Furthermore, a more important concern for me is not whether that the dream symbolizes our success and the nightmare our failure. A more salient concern is not that the dream has become reality for some and not for others. The real concern is that the real nightmare is that some segments of our population have stopped dreaming altogether. It’s one thing to have a dream and then experience a nightmare where the dream itself goes awry. It’s another thing to experience the nightmare of never dreaming at all. The real nightmare is that some people in this country will never dream, will never ever hope again for a better life and a better tomorrow. The real nightmare is that some people have no dreams and therefore have nothing to live for or nothing to lose. The real nightmare is those who once had dreams but allowed the nightmare kill their dreams altogether. The great Howard Thurman once said, “So long as a man has a dream in his heart he can never lose the significance of living.”
The real nightmare is losing the dream, giving up on the dream, never dreaming at all or becoming so resigned to doom and failure that a man has no reason to live. The real nightmare is living wrapped in permanent defeat, living without hope, without belief in God and without belief in oneself to make this world a better place. So the real nightmare is no so much the dream not being realized as it is not dreaming at all and not striving or believing that dreams can be made true.
The experience of Joseph is so instructive for us today. Here was a young man full of dreams; full of the vitality and exuberance that goes with young minds and hearts so full of life and promise. “He was the youngest of his brothers and was given a coat of many colors because he had the favor of his father. He was young. He was smart. He was gifted. He had all the makings and trappings of success. But his brothers became jealous when he shared his dreams with them and boasted their power.
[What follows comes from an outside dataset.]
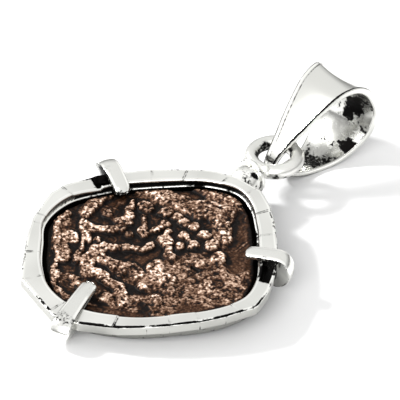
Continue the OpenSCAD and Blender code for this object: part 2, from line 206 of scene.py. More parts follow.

Hearing his dream, his brothers believed that he would reign over them and thus became so envious they sold him into slavery in Egypt. While in Egypt Joseph encountered one catastrophe after another. He was put in charge of Potiphar, the captain of the Egyptian guard’s home. Potiphar’s wife tried to seduce Joseph and he refused her advances. He was unjustly accused and put into prison. He interpreted the dreams of other inmates, and languished in prison for a long time. While in prison he was put in charge by the warden because he was so trusted and the story goes, after release from prison for accurately interpreting the dreams of Pharoah, he was later put in charge of all of Egypt and became the savior of the very brothers who sold him into slavery. Now they had fallen on hard times and came seeking refuge from their famine in Egypt. Joseph recognized them and became their savior and liberator.“
In reflecting how they wanted to destroy him for his dreams he reasoned, “They meant it for bad but God meant it for good,” Joseph became an agent of hope and redemption to the very people who sold him away. He experienced betrayal by loved ones, unjust persecution for a crime he did not commit; he was put in prison and then put in charge of the prison. The people he had helped to get out of prison forgot him and his sentence extended.
The story of Joseph is one of the most inspiring stories in all of scripture and one well worth repeating during these troubling times. What is most important about his story is not that he experienced the nightmare of being sold into slavery but that he never stopped dreaming. To stop dreaming our dreams can be the worst of all nightmares.
As I stated, we all experience hardship, trouble, trial, tribulation, suffering, loss and death. We all have our wilderness moments, our in the valley moments, our in the prison moments, our on the cross moments. As human beings we all experience some kind of betrayal or disappointment that threatens to dash and kill our dreams. This is not the real nightmare because in life and living we will experience these things. The real nightmare is when we lose hope and faith and joy and determination to press on because our dreams have been dashed. The real nightmare is to live without hope when things happened to us that give us no reason to hope. The real nightmare is to give up our dreams when they have been dashed, smashed and knocked about. Few things are worse than a man without hope. This is the greatest of all nightmares to have nothing for which to live; nothing to fight for, nothing to live for, nothing to die for, nothing to struggle for, nothing to stand for and nothing to love for. Joseph never stopped dreaming because he knew that to stop dreaming and to stop hoping that he would become a dead and useless soul.
Despite what Joseph experienced he never lost hope. Even in his worse nightmare he knew that nothing could be a greater nightmare than living without hope and faith.